> Task prompt: In the data below, locate each line with the word "bodies" and list it.

> Recorded data:
════════════════════
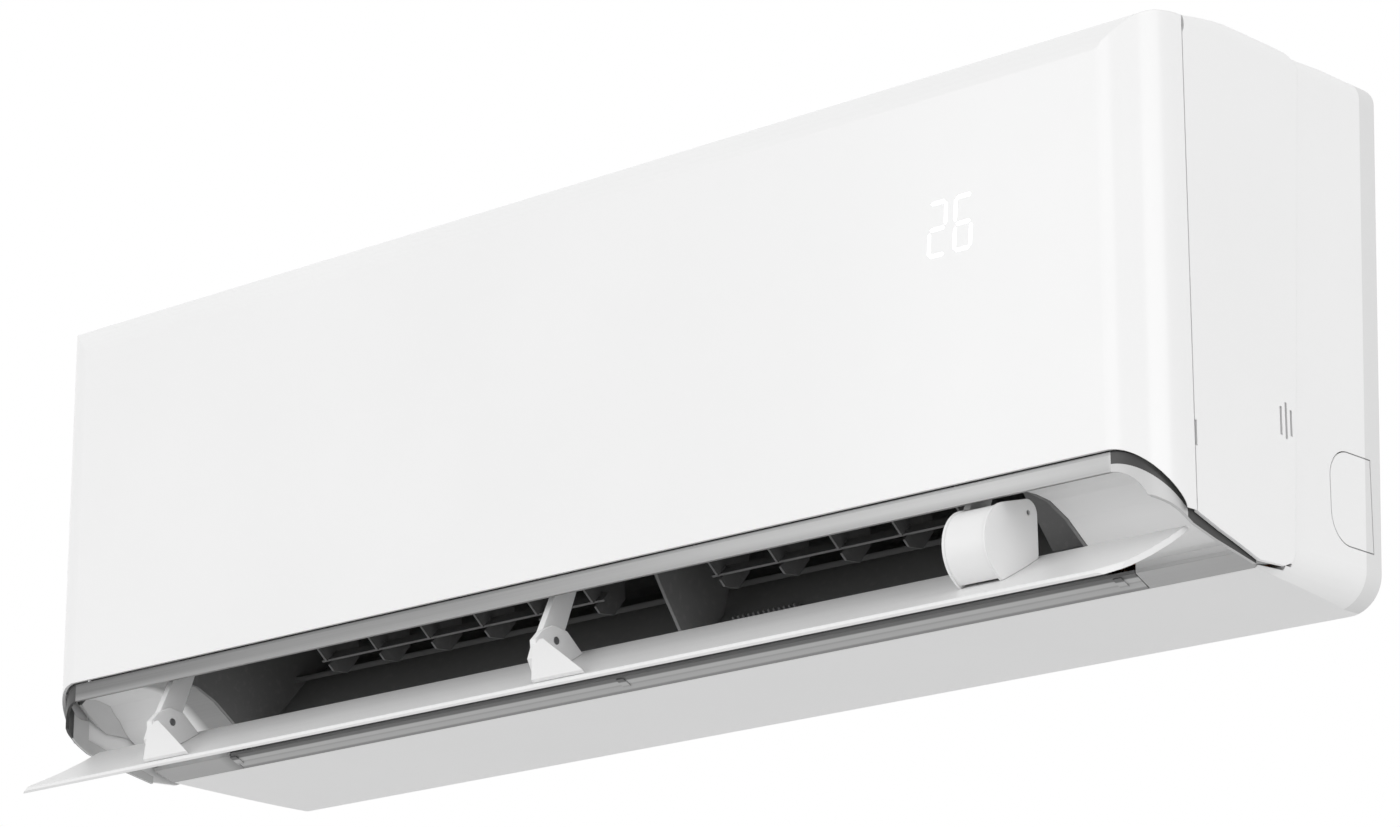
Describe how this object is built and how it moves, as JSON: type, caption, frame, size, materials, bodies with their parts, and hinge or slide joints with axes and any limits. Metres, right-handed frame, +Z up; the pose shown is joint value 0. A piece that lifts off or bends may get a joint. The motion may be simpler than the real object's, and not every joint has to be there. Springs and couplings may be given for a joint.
{
  "type": "wall mounted air conditioner indoor unit",
  "caption": "Wide white wall mounted split air conditioner indoor unit with a smooth front, satin mouth trim and an open air flap over a dark outlet.",
  "frame": {"origin": "centre of the wall plate on its wall face", "axes": "+Z up, -Y out of the wall towards the room, +X to the right as seen from the room"},
  "size_m": [0.943, 0.2728, 0.3532],
  "materials": {
    "casing_white": "satin",
    "panel_white": "gloss",
    "inner_plastic": "matt",
    "filter_mesh": "matt",
    "satin_trim": "satin",
    "satin_land": "satin",
    "duct_plastic": "matt",
    "sill_grey": "satin",
    "flap_white": "satin",
    "vane_plastic": "matt",
    "fan_plastic": "matt",
    "steel": "brushed",
    "motor_shell": "satin",
    "rubber_black": "matt",
    "fin_aluminium": "satin",
    "copper": "satin",
    "nut_brass": "satin",
    "board_green": "satin",
    "terminal_black": "matt",
    "display": "gloss"
  },
  "bodies": {
    "casing": {"rear_case": "casing_white", "knockout_covers": "casing_white", "front_case": "casing_white", "top_grille": "inner_plastic", "drain_tray": "inner_plastic", "electrical_box": "inner_plastic", "filter_left": "filter_mesh", "filter_right": "filter_mesh", "mouth_trim": "satin_trim", "end_land_left": "satin_land", "end_land_right": "satin_land", "outlet_duct": "duct_plastic", "duct_divider": "duct_plastic", "ion_comb": "duct_plastic", "outlet_sill": "sill_grey", "sill_clips": "sill_grey", "mounting_plate": "steel", "case_screws": "steel", "motor_clamp": "steel", "evaporator_plates": "steel", "arm_motor": "motor_shell", "vane_motors": "motor_shell", "fan_motor": "motor_shell", "fan_bearing": "rubber_black", "drain_plug": "rubber_black", "evaporator_fins": "fin_aluminium", "evaporator_tubes": "copper", "gas_pipe": "copper", "liquid_pipe": "copper", "flare_nuts": "nut_brass", "main_board": "board_green", "terminal_block": "terminal_black"},
    "panel": {"front_panel": "panel_white", "display_unit": "display"},
    "button": {"aux_button": "inner_plastic"},
    "arms": {"arm_shaft": "steel", "flap_arm_left": "flap_white", "flap_arm_center": "flap_white", "flap_arm_right": "flap_white", "flap_pins": "steel"},
    "flap": {"flap": "flap_white", "flap_bracket_left": "flap_white", "flap_bracket_center": "flap_white", "tilt_housing": "flap_white", "tilt_motor": "motor_shell"},
    "fan": {"crossflow_fan": "fan_plastic", "fan_shaft": "steel"},
    "vane_left_1": {"vane_left_1": "vane_plastic"},
    "vane_left_2": {"vane_left_2": "vane_plastic"},
    "vane_left_3": {"vane_left_3": "vane_plastic"},
    "vane_left_4": {"vane_left_4": "vane_plastic"},
    "vane_left_5": {"vane_left_5": "vane_plastic"},
    "vane_left_6": {"vane_left_6": "vane_plastic"},
    "link_left": {"link_left": "vane_plastic"},
    "vane_right_1": {"vane_right_1": "vane_plastic"},
    "vane_right_2": {"vane_right_2": "vane_plastic"},
    "vane_right_3": {"vane_right_3": "vane_plastic"},
    "vane_right_4": {"vane_right_4": "vane_plastic"},
    "vane_right_5": {"vane_right_5": "vane_plastic"},
    "link_right": {"link_right": "vane_plastic"}
  },
  "joints": [
    {"name": "panel_hinge", "type": "hinge", "parent": "casing", "child": "panel", "pos_m": [0, -0.21254, 0.12], "axis": [1, 0, 0], "range_deg": [-55, 0]},
    {"name": "arms_swing", "type": "hinge", "parent": "casing", "child": "arms", "pos_m": [0, -0.21161, -0.12549], "axis": [1, 0, 0], "range_deg": [0, 83.5]},
    {"name": "flap_tilt", "type": "hinge", "parent": "arms", "child": "flap", "pos_m": [0, -0.23118, -0.17247], "axis": [1, 0, 0], "range_deg": [-135.5, 0]},
    {"name": "fan_spin", "type": "hinge", "parent": "casing", "child": "fan", "pos_m": [0, -0.11196, -0.02995], "axis": [1, 0, 0], "continuous": true},
    {"name": "button_press", "type": "slide", "parent": "casing", "child": "button", "axis": [0, 1, 0], "range_m": [0, 0.0012]},
    {"name": "vane_left_1_turn", "type": "hinge", "parent": "casing", "child": "vane_left_1", "pos_m": [-0.267, -0.17405, -0.09648], "axis": [0, -0.7646, 0.6445], "range_deg": [-30, 30]},
    {"name": "vane_left_2_turn", "type": "hinge", "parent": "casing", "child": "vane_left_2", "pos_m": [-0.218, -0.17405, -0.09648], "axis": [0, -0.7646, 0.6445], "range_deg": [-30, 30]},
    {"name": "vane_left_3_turn", "type": "hinge", "parent": "casing", "child": "vane_left_3", "pos_m": [-0.169, -0.17405, -0.09648], "axis": [0, -0.7646, 0.6445], "range_deg": [-30, 30]},
    {"name": "vane_left_4_turn", "type": "hinge", "parent": "casing", "child": "vane_left_4", "pos_m": [-0.12, -0.17405, -0.09648], "axis": [0, -0.7646, 0.6445], "range_deg": [-30, 30]},
    {"name": "vane_left_5_turn", "type": "hinge", "parent": "casing", "child": "vane_left_5", "pos_m": [-0.071, -0.17405, -0.09648], "axis": [0, -0.7646, 0.6445], "range_deg": [-30, 30]},
    {"name": "vane_left_6_turn", "type": "hinge", "parent": "casing", "child": "vane_left_6", "pos_m": [-0.022, -0.17405, -0.09648], "axis": [0, -0.7646, 0.6445], "range_deg": [-30, 30]},
    {"name": "link_left_slide", "type": "slide", "parent": "casing", "child": "link_left", "axis": [1, 0, 0], "range_m": [-0.01, 0.01]},
    {"name": "vane_right_1_turn", "type": "hinge", "parent": "casing", "child": "vane_right_1", "pos_m": [0.084, -0.17405, -0.09648], "axis": [0, -0.7646, 0.6445], "range_deg": [-30, 30]},
    {"name": "vane_right_2_turn", "type": "hinge", "parent": "casing", "child": "vane_right_2", "pos_m": [0.133, -0.17405, -0.09648], "axis": [0, -0.7646, 0.6445], "range_deg": [-30, 30]},
    {"name": "vane_right_3_turn", "type": "hinge", "parent": "casing", "child": "vane_right_3", "pos_m": [0.182, -0.17405, -0.09648], "axis": [0, -0.7646, 0.6445], "range_deg": [-30, 30]},
    {"name": "vane_right_4_turn", "type": "hinge", "parent": "casing", "child": "vane_right_4", "pos_m": [0.231, -0.17405, -0.09648], "axis": [0, -0.7646, 0.6445], "range_deg": [-30, 30]},
    {"name": "vane_right_5_turn", "type": "hinge", "parent": "casing", "child": "vane_right_5", "pos_m": [0.28, -0.17405, -0.09648], "axis": [0, -0.7646, 0.6445], "range_deg": [-30, 30]},
    {"name": "link_right_slide", "type": "slide", "parent": "casing", "child": "link_right", "axis": [1, 0, 0], "range_m": [-0.01, 0.01]}
  ],
  "couplings": [
    {"joint": "flap_tilt", "follows": "arms_swing", "ratio": -1.6228},
    {"joint": "vane_left_2_turn", "follows": "vane_left_1_turn", "ratio": 1},
    {"joint": "vane_left_3_turn", "follows": "vane_left_1_turn", "ratio": 1},
    {"joint": "vane_left_4_turn", "follows": "vane_left_1_turn", "ratio": 1},
    {"joint": "vane_left_5_turn", "follows": "vane_left_1_turn", "ratio": 1},
    {"joint": "vane_left_6_turn", "follows": "vane_left_1_turn", "ratio": 1},
    {"joint": "link_left_slide", "follows": "vane_left_1_turn", "m_per_rad": 0.019099},
    {"joint": "vane_right_2_turn", "follows": "vane_right_1_turn", "ratio": 1},
    {"joint": "vane_right_3_turn", "follows": "vane_right_1_turn", "ratio": 1},
    {"joint": "vane_right_4_turn", "follows": "vane_right_1_turn", "ratio": 1},
    {"joint": "vane_right_5_turn", "follows": "vane_right_1_turn", "ratio": 1},
    {"joint": "link_right_slide", "follows": "vane_right_1_turn", "m_per_rad": 0.019099}
  ]
}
════════════════════
> Task output:
Describe how this object is built and how it moves, as JSON: type, caption, frame, size, materials, bodies with their parts, and hinge or slide joints with axes and any limits. Metres, right-handed frame, +Z up; the pose shown is joint value 0. A piece that lifts off or bends may get a joint. The motion may be simpler than the real object's, and not every joint has to be there. Springs and couplings may be given for a joint.
  "bodies": {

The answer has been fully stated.